- DIRECTIONS FOR THIS TASK -
Please print the full listing exactly.

- DATA SEGMENT -
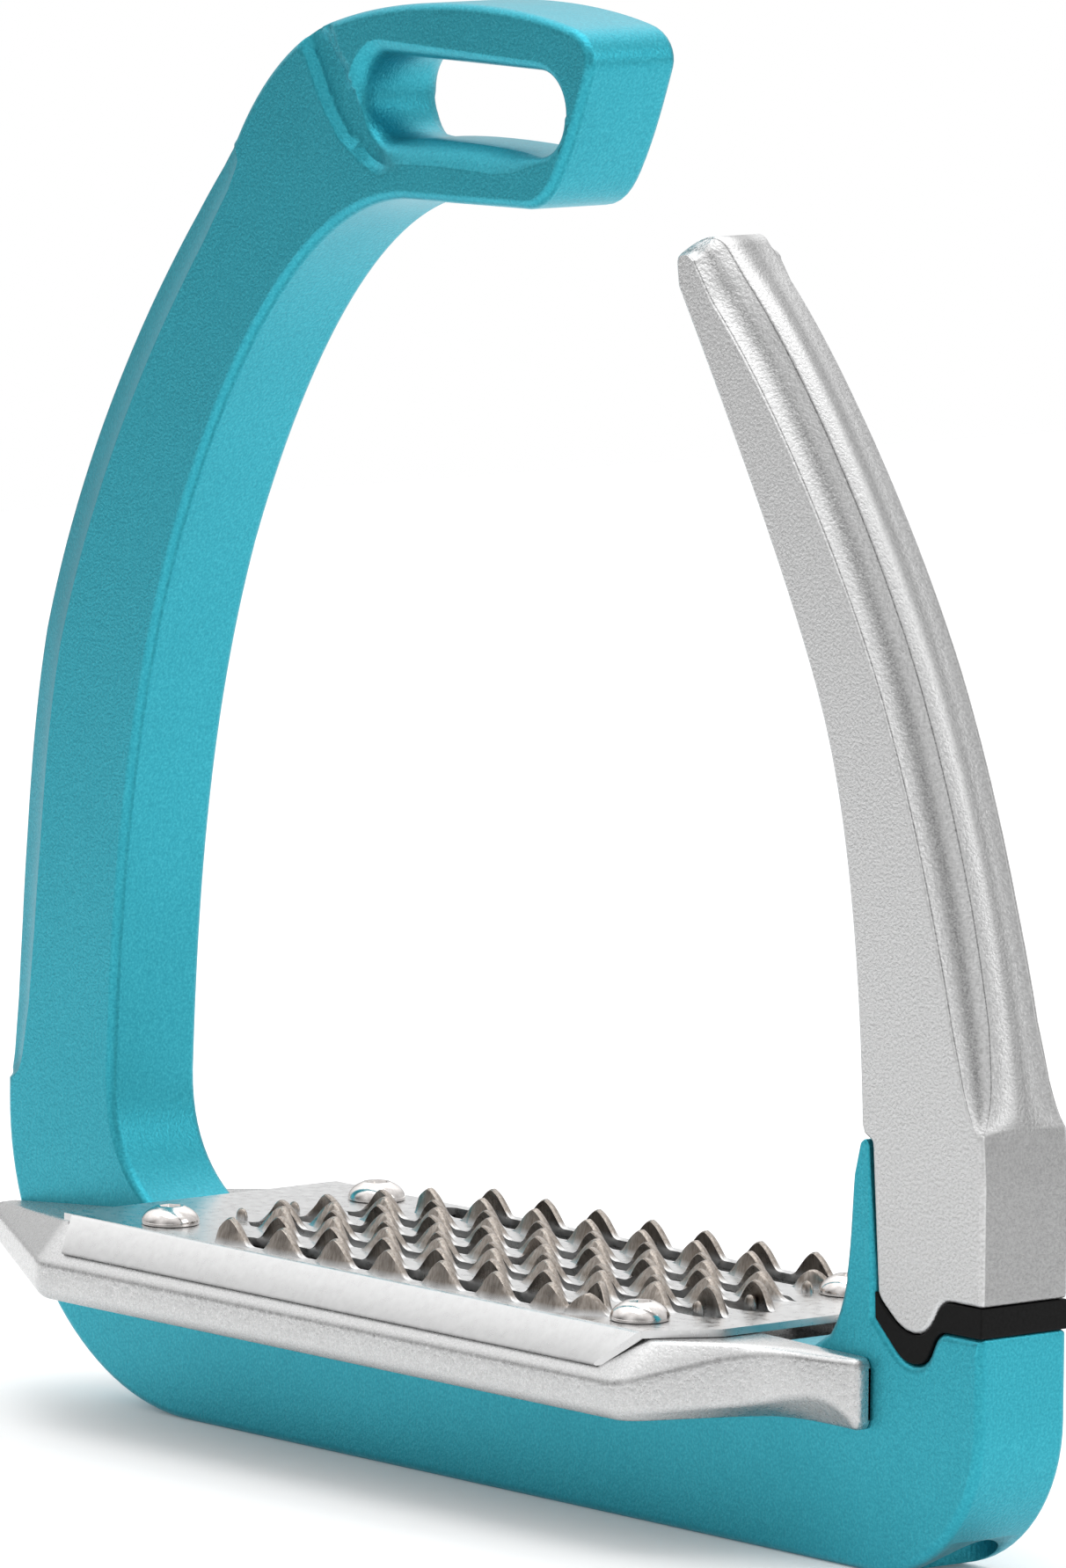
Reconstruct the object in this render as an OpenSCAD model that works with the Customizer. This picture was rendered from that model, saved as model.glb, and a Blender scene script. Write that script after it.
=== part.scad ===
// Safety stirrup with an outer arm that tilts open under load.
// Frame of reference: X runs from the fixed branch (-X) to the release arm (+X),
// Y runs from the front face (-Y) to the rear face (+Y), Z is up.
// The stirrup stands on the flat underside of its base, at Z = 0.

/* [Frame] */
// Thickness of the forged frame, eye, base and arm
slab_t = 12; // [11:0.5:13]
// Height of the crown of the eye
eye_top = 157; // [155:0.5:159]
// X of the outer face of the base under the arm
base_right = 81.2; // [80.5:0.1:82]
// X of the outer edge of the fixed branch
base_left = -81.2; // [-82:0.1:-81]
// Height of the ledge that carries the tray
ledge_z = 19.5; // [18:0.5:20]

/* [Leather slot] */
// Left end of the slot
slot_x0 = -20.5; // [-21.5:0.5:-17]
// Right end of the slot
slot_x1 = 13; // [11:0.5:13]
// Lower edge of the slot
slot_z0 = 142; // [140.5:0.5:142]
// Upper edge of the slot
slot_z1 = 151; // [151:0.5:152]

/* [Arm seat] */
// Height of the flat shoulder under the gasket
seat_z = 26.4; // [25.5:0.1:27]
// Thickness of the rubber gasket
gasket_t = 3.1; // [2.5:0.1:3.5]
// Running gap between the gasket and the foot of the arm
seat_gap = 0.1; // [0.05:0.05:0.3]
// Gap between the spike of the frame and the arm
spike_gap = 0.4; // [0.3:0.1:0.8]

/* [Arm spring] */
// X of the vertical spring bore
spring_x = 71.4; // [70.5:0.1:72]
// Outside diameter of the draw spring
spring_d = 5.6; // [5:0.1:6]
// Wire diameter of the draw spring
wire_d = 0.9; // [0.7:0.1:1]
// Number of close turns of the draw spring
spring_turns = 11; // [8:1:12]
// Diameter of the anchor plug
plug_d = 8; // [7.5:0.1:8.5]

/* [Tread] */
// Height of the top of the grip plate
plate_z = 23.5; // [23:0.1:24]
// Thickness of the grip plate sheet
sheet_t = 0.8; // [0.6:0.1:1]
// Half width of the flat of the grip plate
plate_half = 18.9; // [18:0.1:19.2]
// Half width of the tray
tray_half = 22.5; // [22:0.1:24]
// Height of the underside of the tray's bars
tray_z0 = 14.3; // [14:0.1:15]

/* [Teeth] */
// Height of a tooth above the plate
tooth_h = 2.9; // [2:0.1:3.2]
// Distance between teeth along a row
tooth_pitch = 8.9; // [8.5:0.1:9.2]
// Distance between one row of teeth and the next
row_pitch = 3.85; // [3.6:0.05:3.95]
// Number of lanced cuts, each with two rows of teeth
cuts = 5; // [3:1:5]

/* [Screws] */
// Head diameter of the grip plate's button screws
button_d = 6.3; // [6:0.1:6.6]
// Half distance between the button screws along X
screw_half_x = 39.3; // [38.5:0.1:40]
// Half distance between the button screws along Y
screw_half_y = 14.3; // [14:0.1:14.6]

/* [Hidden] */
$fn = 48;
eps = 0.01;
half_t = slab_t / 2;
plate_cx = -1.9;             // middle of the grip plate's screw pattern
foot_z = seat_z + gasket_t + seat_gap;   // underside of the arm's foot at its outer edge
teal = [0.13, 0.62, 0.66];
silver = [0.78, 0.79, 0.80];
steel = [0.55, 0.53, 0.50];

// ---- curves -------------------------------------------------------------
// Points of a cubic curve from a to d, leaving out the last one
function curve(a, b, c, d, n = 12) =
    [for (i = [0:n - 1]) let (t = i / n, s = 1 - t)
        s*s*s*a + 3*s*s*t*b + 3*s*t*t*c + t*t*t*d];
// Points of an arc about c, both ends included
function arc(c, r, a0, a1, n = 12) =
    [for (i = [0:n]) let (a = a0 + (a1 - a0) * i / n) c + r * [cos(a), sin(a)]];

// Stand an X-Z outline up as a slab centred on Y = 0
module slab(outline, thick) {
    rotate([90, 0, 0]) linear_extrude(thick, center = true) polygon(outline);
}
// A hole along Y
module hole_y(x, z, d, y0, y1) {
    translate([x, y1, z]) rotate([90, 0, 0]) cylinder(d = d, h = y1 - y0);
}
// A hole along Z
module hole_z(x, y, d, z0, z1) {
    translate([x, y, z0]) cylinder(d = d, h = z1 - z0);
}

// ---- frame --------------------------------------------------------------
spike_tip = [62.9, 44.9];
spike_root = [64.8, seat_z + 0.1];
corner_r = 17;               // outer corner of the base under the arm
heel_r = 32;                 // corner of the base under the fixed branch

// Seat under the gasket, from the outer face inwards: shoulder, rounded groove, spike
function seat_curve() = concat(
    [[base_right, seat_z]],
    curve([75.8, seat_z], [74.5, seat_z], [74.0, 25.6], [73.5, 24.5], 5),
    curve([73.5, 24.5], [73.0, 23.2], [72.2, 22.5], [70.8, 22.5], 5),
    curve([70.8, 22.5], [69.6, 22.5], [68.8, 22.9], [68.1, 23.5], 4),
    [[68.1, 23.5], spike_root]);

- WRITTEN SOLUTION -
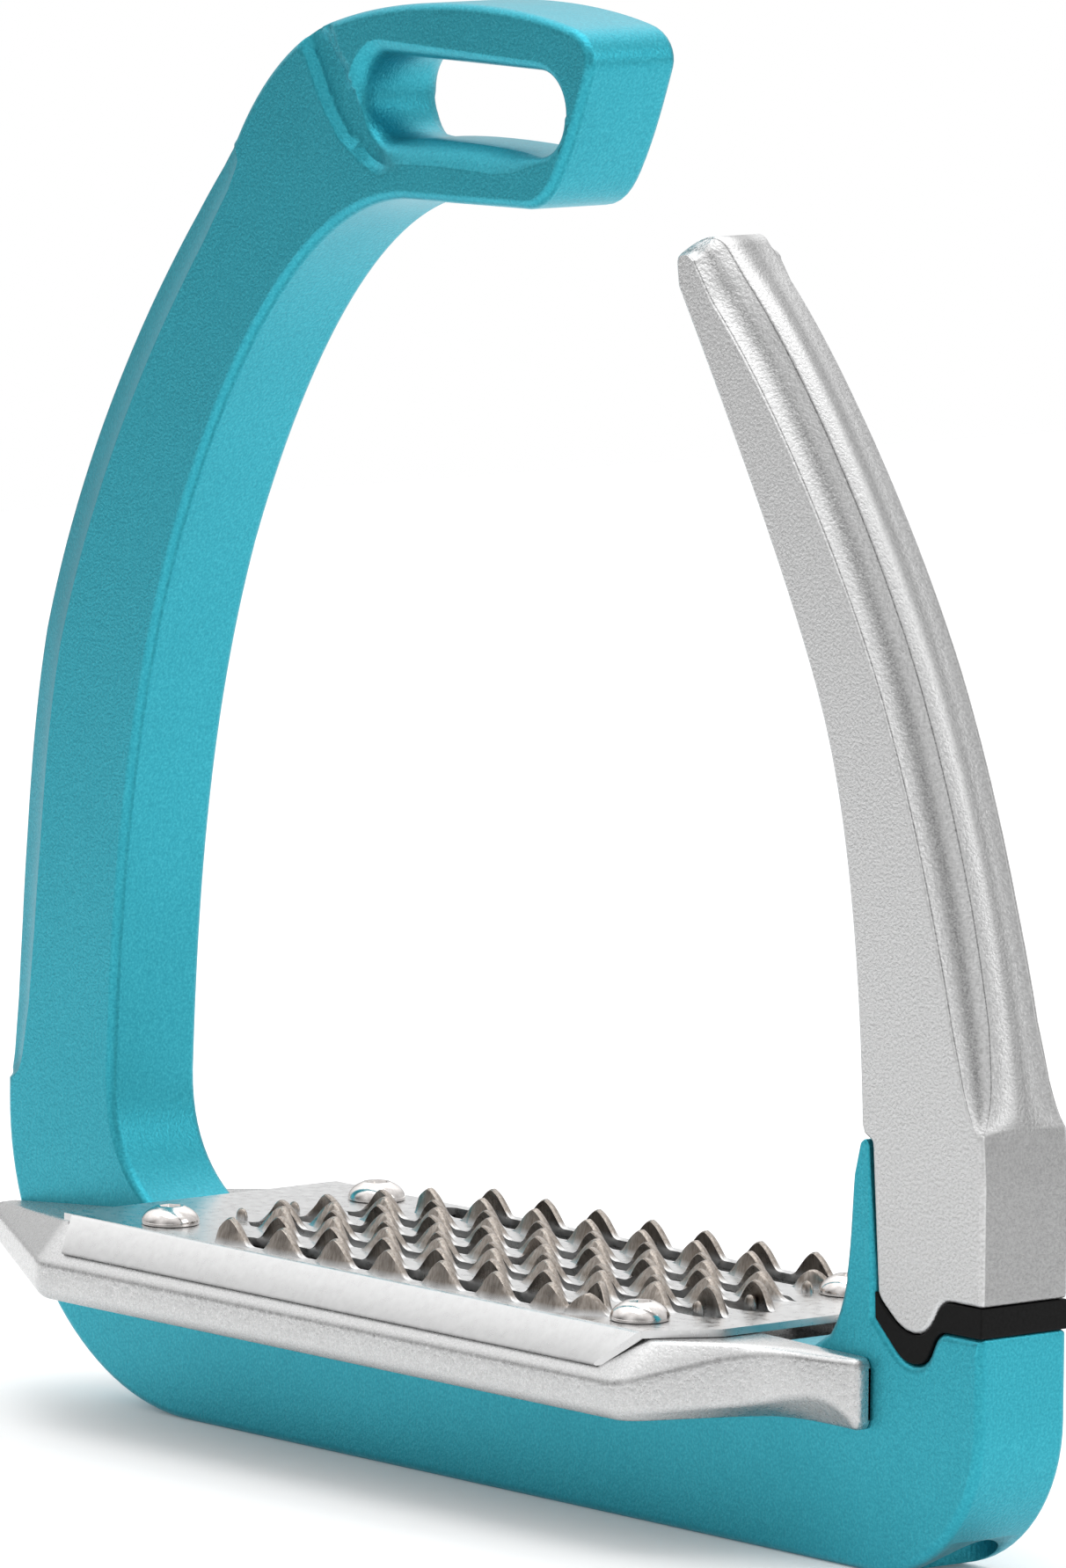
Reconstruct the object in this render as an OpenSCAD model that works with the Customizer. This picture was rendered from that model, saved as model.glb, and a Blender scene script. Write that script after it.
=== part.scad ===
// Safety stirrup with an outer arm that tilts open under load.
// Frame of reference: X runs from the fixed branch (-X) to the release arm (+X),
// Y runs from the front face (-Y) to the rear face (+Y), Z is up.
// The stirrup stands on the flat underside of its base, at Z = 0.

/* [Frame] */
// Thickness of the forged frame, eye, base and arm
slab_t = 12; // [11:0.5:13]
// Height of the crown of the eye
eye_top = 157; // [155:0.5:159]
// X of the outer face of the base under the arm
base_right = 81.2; // [80.5:0.1:82]
// X of the outer edge of the fixed branch
base_left = -81.2; // [-82:0.1:-81]
// Height of the ledge that carries the tray
ledge_z = 19.5; // [18:0.5:20]

/* [Leather slot] */
// Left end of the slot
slot_x0 = -20.5; // [-21.5:0.5:-17]
// Right end of the slot
slot_x1 = 13; // [11:0.5:13]
// Lower edge of the slot
slot_z0 = 142; // [140.5:0.5:142]
// Upper edge of the slot
slot_z1 = 151; // [151:0.5:152]

/* [Arm seat] */
// Height of the flat shoulder under the gasket
seat_z = 26.4; // [25.5:0.1:27]
// Thickness of the rubber gasket
gasket_t = 3.1; // [2.5:0.1:3.5]
// Running gap between the gasket and the foot of the arm
seat_gap = 0.1; // [0.05:0.05:0.3]
// Gap between the spike of the frame and the arm
spike_gap = 0.4; // [0.3:0.1:0.8]

/* [Arm spring] */
// X of the vertical spring bore
spring_x = 71.4; // [70.5:0.1:72]
// Outside diameter of the draw spring
spring_d = 5.6; // [5:0.1:6]
// Wire diameter of the draw spring
wire_d = 0.9; // [0.7:0.1:1]
// Number of close turns of the draw spring
spring_turns = 11; // [8:1:12]
// Diameter of the anchor plug
plug_d = 8; // [7.5:0.1:8.5]

/* [Tread] */
// Height of the top of the grip plate
plate_z = 23.5; // [23:0.1:24]
// Thickness of the grip plate sheet
sheet_t = 0.8; // [0.6:0.1:1]
// Half width of the flat of the grip plate
plate_half = 18.9; // [18:0.1:19.2]
// Half width of the tray
tray_half = 22.5; // [22:0.1:24]
// Height of the underside of the tray's bars
tray_z0 = 14.3; // [14:0.1:15]

/* [Teeth] */
// Height of a tooth above the plate
tooth_h = 2.9; // [2:0.1:3.2]
// Distance between teeth along a row
tooth_pitch = 8.9; // [8.5:0.1:9.2]
// Distance between one row of teeth and the next
row_pitch = 3.85; // [3.6:0.05:3.95]
// Number of lanced cuts, each with two rows of teeth
cuts = 5; // [3:1:5]

/* [Screws] */
// Head diameter of the grip plate's button screws
button_d = 6.3; // [6:0.1:6.6]
// Half distance between the button screws along X
screw_half_x = 39.3; // [38.5:0.1:40]
// Half distance between the button screws along Y
screw_half_y = 14.3; // [14:0.1:14.6]

/* [Hidden] */
$fn = 48;
eps = 0.01;
half_t = slab_t / 2;
plate_cx = -1.9;             // middle of the grip plate's screw pattern
foot_z = seat_z + gasket_t + seat_gap;   // underside of the arm's foot at its outer edge
teal = [0.13, 0.62, 0.66];
silver = [0.78, 0.79, 0.80];
steel = [0.55, 0.53, 0.50];

// ---- curves -------------------------------------------------------------
// Points of a cubic curve from a to d, leaving out the last one
function curve(a, b, c, d, n = 12) =
    [for (i = [0:n - 1]) let (t = i / n, s = 1 - t)
        s*s*s*a + 3*s*s*t*b + 3*s*t*t*c + t*t*t*d];
// Points of an arc about c, both ends included
function arc(c, r, a0, a1, n = 12) =
    [for (i = [0:n]) let (a = a0 + (a1 - a0) * i / n) c + r * [cos(a), sin(a)]];

// Stand an X-Z outline up as a slab centred on Y = 0
module slab(outline, thick) {
    rotate([90, 0, 0]) linear_extrude(thick, center = true) polygon(outline);
}
// A hole along Y
module hole_y(x, z, d, y0, y1) {
    translate([x, y1, z]) rotate([90, 0, 0]) cylinder(d = d, h = y1 - y0);
}
// A hole along Z
module hole_z(x, y, d, z0, z1) {
    translate([x, y, z0]) cylinder(d = d, h = z1 - z0);
}

// ---- frame --------------------------------------------------------------
spike_tip = [62.9, 44.9];
spike_root = [64.8, seat_z + 0.1];
corner_r = 17;               // outer corner of the base under the arm
heel_r = 32;                 // corner of the base under the fixed branch

// Seat under the gasket, from the outer face inwards: shoulder, rounded groove, spike
function seat_curve() = concat(
    [[base_right, seat_z]],
    curve([75.8, seat_z], [74.5, seat_z], [74.0, 25.6], [73.5, 24.5], 5),
    curve([73.5, 24.5], [73.0, 23.2], [72.2, 22.5], [70.8, 22.5], 5),
    curve([70.8, 22.5], [69.6, 22.5], [68.8, 22.9], [68.1, 23.5], 4),
    [[68.1, 23.5], spike_root]);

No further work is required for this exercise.